Moby Dick
I began reading Moby Dick while on a trip as a visiting artist to Ecuador. I stayed with an artist who didn't speak any English and I don't speak Spanish. So there we were walking the city during the day, trying to meet up with his English speaking friend of the evenings and at night I had this tedious book to deal with. So it began in this way, having never read it in high school as some do.
It was June of a particular year that I began the book and June of the following year that I finished the book. My relationship to Moby Dick during this year was probably not unlike most people who read it. It is tedious and difficult. I read and re-read passages, sometimes because I wasn't paying any attention and sometimes because I was and I needed to read it again. If you had asked me why I was reading Moby Dick, I would have said - its a classic, and its good to be well read etc.. It wasn't until I finished the book, and I mean literally when I closed the book, that I realized, Moby Dick was the most important book that I have ever read. I was truly inspired by this book. I made paintings that lean on the imagery and attempt to corroborate with Moby Dick for years afterwards. It is still part of my visual language.

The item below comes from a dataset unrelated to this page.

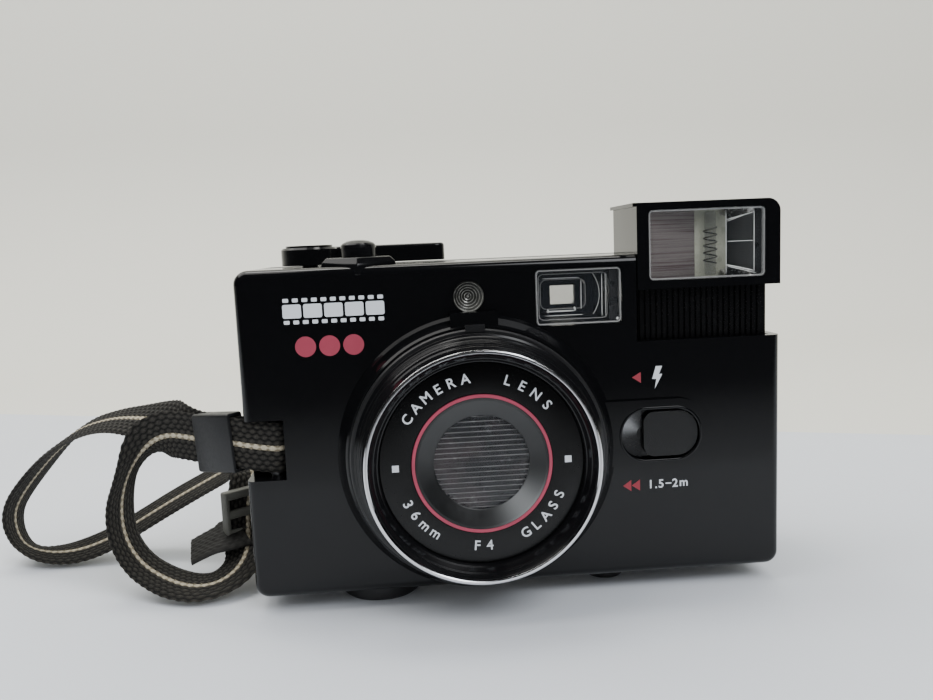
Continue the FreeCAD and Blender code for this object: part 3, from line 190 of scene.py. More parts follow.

I talk about this relationship when I give lectures about my paintings. I try to adequately answer the question of why this book is so important and it is difficult to pin down. It has something to do with the connection between Ahab and the whale - that they are locked in this inevitability. They are the same entity in a sense, already dead and having missed the correct moment. Its about the power of obsession and unchecked murderous ambition between them both. I talk about quiet moments in my paintings - a lack of action. Figures and cows seem to stand motionless in the tumultuous wake of the backgrounds they inhabit. They are looming half dead specters of ideas and emotions. When I read Moby Dick, I started harpooning them and setting a red-wing blackbird atop the pole. The harpoon is a burden, that terrible burden that cannot be undone but does not stop our pervasive ambition.